Ich glaube, dass unser Marktplatz zu den schönsten in Bayern zählt. Den erneuerten Stadtteich, praktisch direkt in der Stadtmitte, kenne ich noch als eine mit Abfall verwahrloste Fläche. Heute kommen Touristen hierher und die Einheimischen haben hier eine Promenade. Die Umgebung ist schön mit der unberührten Natur. Innerhalb von fünf Minuten bin ich mit dem Rad in der Natur. Man kann stundenlang um die Teiche fahren. In der Nähe von München oder Nürnberg fährt man eine Stunde und man kommt an einem vollen Parkplatz raus. Das gibt es bei uns nicht.

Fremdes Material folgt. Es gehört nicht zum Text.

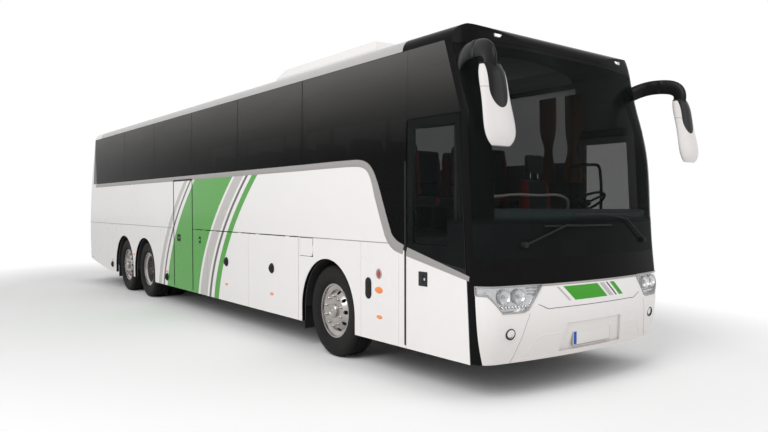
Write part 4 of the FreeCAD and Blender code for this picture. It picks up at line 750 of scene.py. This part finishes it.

Fahren Sie ab und an nach Böhmen, jetzt, wo das ohne Visum und Schikanen an der Grenze geht?
Ja, ich bin oft in Asch. Seit vielen Jahren habe ich guten Kontakt zu den Bürgermeistern, wir haben eine Reihe von Projekten im Museum und anderswo durchgeführt. Ich bin stolz darauf, dass ich zum Ehrenbürger der Stadt Asch ernannt wurde.